Tampoco se dio en el caso americano la regla de oro para la consolidación económica de las nacionalidades europeas: esto es, una legislación proteccionista de parte del Estado (para el desarrollo sostenido de una economía nacional en ascenso) y el ulterior reclamo de medidas librecambistas, para colocar en el mercado internacional sus excedentes de producción.
La debilidad política y la pobreza económica con las que nacieron como naciones estas ex colonias españolas, tornaron formales sus respectivas soberanías políticas y consolidaron su dependencia económica externa. El liberalismo político y económico fue aquí la expresión de una debilidad, antes que esa manifestación de fuerza que sí tuvo en la conformación de las nacionalidades europeas.
Ese liberalismo que allá operó como ideología emancipadora y justiciera -invocado en Iberoamérica como credo librecambista por las elites criollas dominantes- sirvió más para la consolidación de la dependencia económica que para el fortalecimiento de la soberanía política nacional y regional. Es que las elites económicas criollas fueron liberales en lo económico, pero profundamente conservadoras en lo político y social por lo cual, quien traslade también mecánicamente esas categorías políticas a nuestra realidad iberoamericana, deberá invertir su sentido para poder entender algo.
Entre nosotros, a veces nada más conservador que nuestros liberales y en otras, nada más revolucionario que nuestros conservadores; restos de una curiosa alquimia colonial que precipita hombres, instituciones e ideas de forma muy diferente a las de sus respectivos modelos europeos. Todo esto a su vez, se expresa en ciertos rasgos culturales que -transcurrido el tiempo- terminarán operando como verdaderos principios estructurantes de nuestras flamantes nacionalidades.

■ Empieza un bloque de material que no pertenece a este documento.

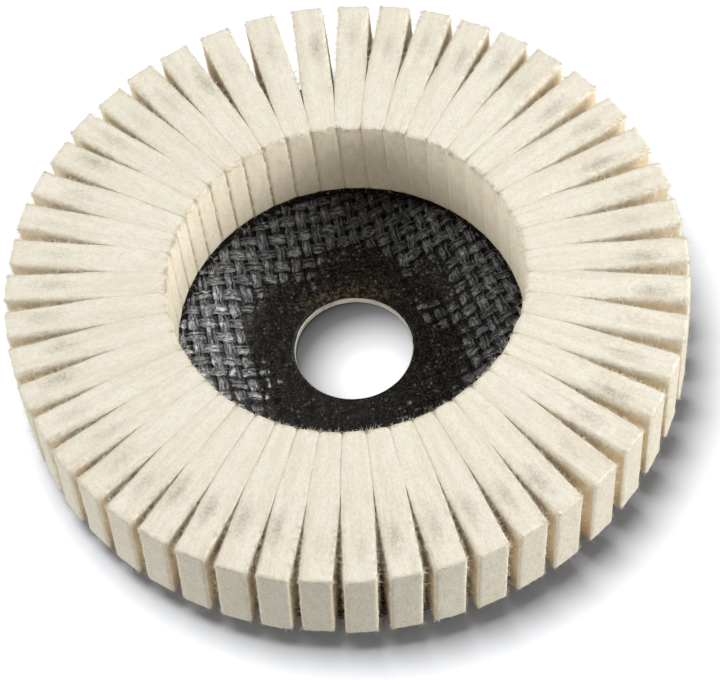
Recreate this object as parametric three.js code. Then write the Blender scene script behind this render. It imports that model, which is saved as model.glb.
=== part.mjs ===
// A felt polishing flap wheel for an angle grinder: thick wool-felt blocks stand on edge in a ring on a
// dished glass-fibre backing plate, which a steel ring lines where the grinder's spindle passes through.
//
// Millimetres, +Z up. The origin is on the bore's axis at the rear of the hub, which seats on the
// grinder's flange. The working face of the felt looks along +Z.
import * as THREE from "three";

// Driving dimensions of the wheel
const WHEEL_RADIUS = 62.5;
const BORE_RADIUS = 22.23 / 2;
const FACETS = 72;

// The dished backing plate: a flat hub, a cone, and a flat ring that carries the felt
const HUB_RADIUS = 20.4;
const CONE_OUTER_RADIUS = 30.2;
const PLATE_RADIUS = 58.5;
const DISH_DEPTH = 4.8;
const BEND_LENGTH = 1.7;
const BEND_STEPS = 2;
const PLATE_THICKNESS = 1.8;
const CLOTH_THICKNESS = 0.42;
const GLUE_LINE = 0.02;
const RIM_CHAMFER = 0.2;

// The steel ring pressed through the plate from behind
const COLLAR_WALL = 0.45;
const COLLAR_HEIGHT = 1.74;
const COLLAR_FLARE = 0.25;
const COLLAR_CLEARANCE = 0.04;
const FLANGE_RADIUS = 17;
const FLANGE_THICKNESS = 0.4;

// The adhesive that beds the felt
const BED_THICKNESS = 0.5;
const BED_INNER_RADIUS = 31.2;
const BEAD_HEIGHT = 0.9;

// The felt blocks
const FLAP_COUNT = 48;
const FLAP_WIDTH = 6.1;
const FLAP_HEIGHT = 20;
const FELT_INNER_RADIUS = 32.6;
const FLAP_GAP = 0.24;
const FLAP_CORNER = 0.8;
const FLAP_LEAN = 2.1;
const FIRST_FLAP_ANGLE = -100.5;

// Their pitch in runs of [blocks, degrees], counter-clockwise from the first block. The blocks are
// set by hand, so the pitch drifts. One last run shares out what is left of the circle.
const PITCH_RUNS = [
  [6, 7.2],
  [8, 7.8],
  [5, 8.1],
  [5, 7.5],
  [4, 8.4],
  [6, 7.2],
  [5, 7.4],
];

// The round paper label on the rear of the plate
const LABEL_INNER_RADIUS = 33.5;
const LABEL_OUTER_RADIUS = 54;
const LABEL_THICKNESS = 0.15;

// Levels along the axis, worked out from the sizes above
const PLATE_RING_REAR = DISH_DEPTH;
const PLATE_RING_FRONT = DISH_DEPTH + PLATE_THICKNESS;
const BED_FLOOR = PLATE_RING_FRONT + GLUE_LINE;
const FLAP_FLOOR = BED_FLOOR + BED_THICKNESS + GLUE_LINE;

const radians = THREE.MathUtils.degToRad;

// A solid of revolution from a closed outline of [radius, height] points, listed counter-clockwise.
function turned(outline) {
  const points = outline.map(([radius, height]) => new THREE.Vector2(radius, height));
  points.push(points[0].clone());
  const geometry = new THREE.LatheGeometry(points, FACETS);
  geometry.rotateX(Math.PI / 2);
  return geometry;
}

// The plate's dished section at one level of its thickness, from one radius out to another.
function dishLine(level, innerRadius, outerRadius) {
  const slope = DISH_DEPTH / (CONE_OUTER_RADIUS - HUB_RADIUS);
  const line = new THREE.Path();
  line.moveTo(innerRadius, level);
  line.lineTo(HUB_RADIUS - BEND_LENGTH, level);
  line.quadraticCurveTo(
    HUB_RADIUS,
    level,
    HUB_RADIUS + BEND_LENGTH,
    level + slope * BEND_LENGTH,
  );
  line.lineTo(
    CONE_OUTER_RADIUS - BEND_LENGTH,
    level + DISH_DEPTH - slope * BEND_LENGTH,
  );
  line.quadraticCurveTo(
    CONE_OUTER_RADIUS,
    level + DISH_DEPTH,
    CONE_OUTER_RADIUS + BEND_LENGTH,
    level + DISH_DEPTH,
  );
  line.lineTo(outerRadius, level + DISH_DEPTH);
  return line.getPoints(BEND_STEPS).map((point) => [point.x, point.y]);
}

// One pressed layer of the plate between two levels of its thickness.
function plateLayer(rearLevel, frontLevel, innerRadius, outerRadius) {
  const rear = dishLine(rearLevel, innerRadius, outerRadius);
  const front = dishLine(frontLevel, innerRadius, outerRadius);
  return turned([...rear, ...front.reverse()]);
}

// The black cloth pressed onto the rear of the plate, cut away round the steel ring's flange.
function rearCloth() {
  const innerRadius = FLANGE_RADIUS + COLLAR_CLEARANCE;
  return plateLayer(0, CLOTH_THICKNESS, innerRadius, PLATE_RADIUS - RIM_CHAMFER);
}

// The resin-bonded glass fibre that gives the plate its strength.
function glassCore() {
  const innerRadius = BORE_RADIUS + COLLAR_WALL + COLLAR_CLEARANCE;
  const rearLevel = CLOTH_THICKNESS + GLUE_LINE;
  const frontLevel = PLATE_THICKNESS - CLOTH_THICKNESS - GLUE_LINE;
  return plateLayer(rearLevel, frontLevel, innerRadius, PLATE_RADIUS);
}

// The black basket-weave cloth pressed onto the front of the plate.
function frontCloth() {
  const innerRadius = BORE_RADIUS + COLLAR_WALL + COLLAR_CLEARANCE;
  const rearLevel = PLATE_THICKNESS - CLOTH_THICKNESS;
  return plateLayer(rearLevel, PLATE_THICKNESS, innerRadius, PLATE_RADIUS - RIM_CHAMFER);
}

// The steel ring that lines the bore: a collar through the plate and a flange let into its rear.
function arborRing() {
  const collarRadius = BORE_RADIUS + COLLAR_WALL;
  return turned([
    [BORE_RADIUS, 0],
    [FLANGE_RADIUS, 0],
    [FLANGE_RADIUS, FLANGE_THICKNESS],
    [collarRadius, FLANGE_THICKNESS],
    [collarRadius, COLLAR_HEIGHT],
    [BORE_RADIUS + COLLAR_FLARE, COLLAR_HEIGHT],
    [BORE_RADIUS, COLLAR_HEIGHT - 2 * COLLAR_FLARE],
  ]);
}

// The adhesive under the felt, with the bead that squeezes up against the blocks' inner ends.
function adhesiveBed() {
  const bedTop = BED_FLOOR + BED_THICKNESS;
  const beadOuterRadius = FELT_INNER_RADIUS - GLUE_LINE * 3;
  return turned([
    [BED_INNER_RADIUS, BED_FLOOR],
    [PLATE_RADIUS - RIM_CHAMFER, BED_FLOOR],
    [PLATE_RADIUS - RIM_CHAMFER * 2, bedTop],
    [beadOuterRadius, bedTop],
    [beadOuterRadius, FLAP_FLOOR + BEAD_HEIGHT],
    [beadOuterRadius - BEAD_HEIGHT / 2, FLAP_FLOOR + BEAD_HEIGHT / 2],
    [BED_INNER_RADIUS, BED_FLOOR + BED_THICKNESS / 3],
  ]);
}

// The paper ring glued to the rear of the plate.
function rearLabel() {
  const front = PLATE_RING_REAR - GLUE_LINE;
  const rear = front - LABEL_THICKNESS;
  return turned([
    [LABEL_INNER_RADIUS, rear],
    [LABEL_OUTER_RADIUS, rear],
    [LABEL_OUTER_RADIUS, front],
    [LABEL_INNER_RADIUS, front],
  ]);
}

// The degrees from each block to the next one, all the way round.
function flapPitches() {
  const pitches = PITCH_RUNS.flatMap(([blocks, degrees]) => Array(blocks).fill(degrees));
  const used = pitches.reduce((sum, degrees) => sum + degrees, 0);
  const left = FLAP_COUNT - pitches.length;
  return pitches.concat(Array(left).fill((360 - used) / left));
}

// The half width that a block has at a radius, on the side whose neighbour is this many degrees away.
// Near the hub the blocks squeeze each other into wedges, and further out they keep their own width.
function halfWidthAt(radius, degreesToNeighbour) {
  const shared = radius * Math.tan(radians(degreesToNeighbour / 2)) - FLAP_GAP / 2;
  return Math.min(FLAP_WIDTH / 2, shared);
}

// The radius at which a block stops touching the neighbour on one side.
function freeRadius(degreesToNeighbour) {
  return (FLAP_WIDTH / 2 + FLAP_GAP / 2) / Math.tan(radians(degreesToNeighbour / 2));
}

// The plan of one felt block along +X: a wedge at its inner end that opens into a straight block.
function flapPlan(degreesToRight, degreesToLeft) {
  const half = FLAP_WIDTH / 2;
  const plan = new THREE.Shape();
  plan.moveTo(FELT_INNER_RADIUS, -halfWidthAt(FELT_INNER_RADIUS, degreesToRight));
  plan.lineTo(freeRadius(degreesToRight), -half);
  plan.lineTo(WHEEL_RADIUS - FLAP_CORNER, -half);
  plan.lineTo(WHEEL_RADIUS, FLAP_CORNER - half);
  plan.lineTo(WHEEL_RADIUS, half - FLAP_CORNER);
  plan.lineTo(WHEEL_RADIUS - FLAP_CORNER, half);
  plan.lineTo(freeRadius(degreesToLeft), half);
  plan.lineTo(FELT_INNER_RADIUS, halfWidthAt(FELT_INNER_RADIUS, degreesToLeft));
  plan.closePath();
  return plan;
}

// One felt block, shaped between the neighbours on its two sides. Every block leans the same way
// round the wheel, about the middle of its height.
function feltFlap(degreesToRight, degreesToLeft) {
  const geometry = new THREE.ExtrudeGeometry(flapPlan(degreesToRight, degreesToLeft), {
    depth: FLAP_HEIGHT,
    bevelEnabled: false,
  });
  const lean = new THREE.Matrix4().makeShear(0, 0, 0, 0, 0, Math.tan(radians(FLAP_LEAN)));
  geometry.translate(0, 0, -FLAP_HEIGHT / 2);
  geometry.applyMatrix4(lean);
  geometry.translate(0, 0, FLAP_HEIGHT / 2);
  return geometry;
}

// White wool felt, matt and slightly warm.
function feltMaterial() {
  return new THREE.MeshStandardMaterial({ color: 0xefe9d8, roughness: 0.95, metalness: 0 });
}

// Black cloth set in resin, with a dull shine on its yarns.
function clothMaterial() {
  return new THREE.MeshStandardMaterial({ color: 0x24221f, roughness: 0.45, metalness: 0 });
}

// Dark resin full of glass fibre.
function coreMaterial() {
  return new THREE.MeshStandardMaterial({ color: 0x2e2b26, roughness: 0.6, metalness: 0 });
}

// Dull zinc-plated steel.
function ringMaterial() {
  return new THREE.MeshStandardMaterial({ color: 0x96947f, roughness: 0.4, metalness: 0.9 });
}

// Black cured adhesive.
function adhesiveMaterial() {
  return new THREE.MeshStandardMaterial({ color: 0x1a1815, roughness: 0.35, metalness: 0 });
}

// Off-white coated paper.
function labelMaterial() {
  return new THREE.MeshStandardMaterial({ color: 0xd9d6cc, roughness: 0.6, metalness: 0 });
}

const wheel = new THREE.Group();

function addPart(name, geometry, material) {
  const mesh = new THREE.Mesh(geometry, material);
  mesh.name = name;
  wheel.add(mesh);
  return mesh;
}

addPart("backing_cloth_rear", rearCloth(), clothMaterial());
addPart("backing_core", glassCore(), coreMaterial());
addPart("backing_cloth_front", frontCloth(), clothMaterial());
addPart("arbor_ring", arborRing(), ringMaterial());
addPart("adhesive_bed", adhesiveBed(), adhesiveMaterial());
addPart("rear_label", rearLabel(), labelMaterial());

const pitches = flapPitches();
let flapAngle = FIRST_FLAP_ANGLE;
for (let index = 0; index < FLAP_COUNT; index++) {
  const degreesToRight = pitches.at(index - 1);
  const degreesToLeft = pitches[index];
  const name = `felt_flap_${String(index + 1).padStart(2, "0")}`;
  const flap = addPart(name, feltFlap(degreesToRight, degreesToLeft), feltMaterial());
  flap.position.z = FLAP_FLOOR;
  flap.rotation.z = radians(flapAngle);
  flapAngle += degreesToLeft;
}

export default wheel;
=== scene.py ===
import math

import bpy
import numpy as np
from mathutils import Matrix, Vector


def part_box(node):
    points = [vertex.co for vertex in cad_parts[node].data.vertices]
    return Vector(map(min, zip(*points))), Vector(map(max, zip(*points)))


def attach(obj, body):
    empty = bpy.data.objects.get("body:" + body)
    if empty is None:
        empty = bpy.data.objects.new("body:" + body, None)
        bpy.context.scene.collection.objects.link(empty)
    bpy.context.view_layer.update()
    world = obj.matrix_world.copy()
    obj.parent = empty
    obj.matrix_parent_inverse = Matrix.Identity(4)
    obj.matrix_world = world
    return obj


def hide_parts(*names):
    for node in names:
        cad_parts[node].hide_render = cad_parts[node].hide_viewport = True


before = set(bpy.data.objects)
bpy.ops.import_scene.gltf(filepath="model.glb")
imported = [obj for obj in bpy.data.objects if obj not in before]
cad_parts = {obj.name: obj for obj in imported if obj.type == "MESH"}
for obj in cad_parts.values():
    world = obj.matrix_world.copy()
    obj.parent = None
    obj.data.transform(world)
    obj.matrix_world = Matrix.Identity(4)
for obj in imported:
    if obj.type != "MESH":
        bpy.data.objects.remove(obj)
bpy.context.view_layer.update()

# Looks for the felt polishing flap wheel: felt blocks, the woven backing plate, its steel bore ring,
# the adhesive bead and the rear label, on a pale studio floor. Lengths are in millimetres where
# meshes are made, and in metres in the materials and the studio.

MM = 0.001
FLAP_COUNT = 48
SEED = 4127

# The plate's dish, as the CAD source has it
HUB_RADIUS = 20.4
CONE_OUTER_RADIUS = 30.2
PLATE_RADIUS = 58.5
DISH_DEPTH = 4.8
BEND_LENGTH = 1.7
PLATE_THICKNESS = 1.8
CLOTH_THICKNESS = 0.42
LAYER_GAP = 0.02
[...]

En primer lugar hay que destacar el insoslayable hecho colonial. Aquí se transita de la colonia a la nación, mientras que en Europa el proceso es inverso: se parte de una nación con colonias que trabajan para la respectiva metrópoli. Este hecho colonial signa los órdenes políticos, económicos y culturales de América Latina, al tiempo que explica la aparición de nacionalidades débiles, pobres y altamente vulnerables a los vaivenes de las situaciones externas; y también el por qué -a dos siglos de sus respectivas proclamaciones formales- la conformación real de nacionalidades independientes sigue siendo una tarea que requiere consolidación y reconstrucción de aquello a lo cual nuestros libertadores criollos aspiraban: una Patria Grande, integrada y solidaria.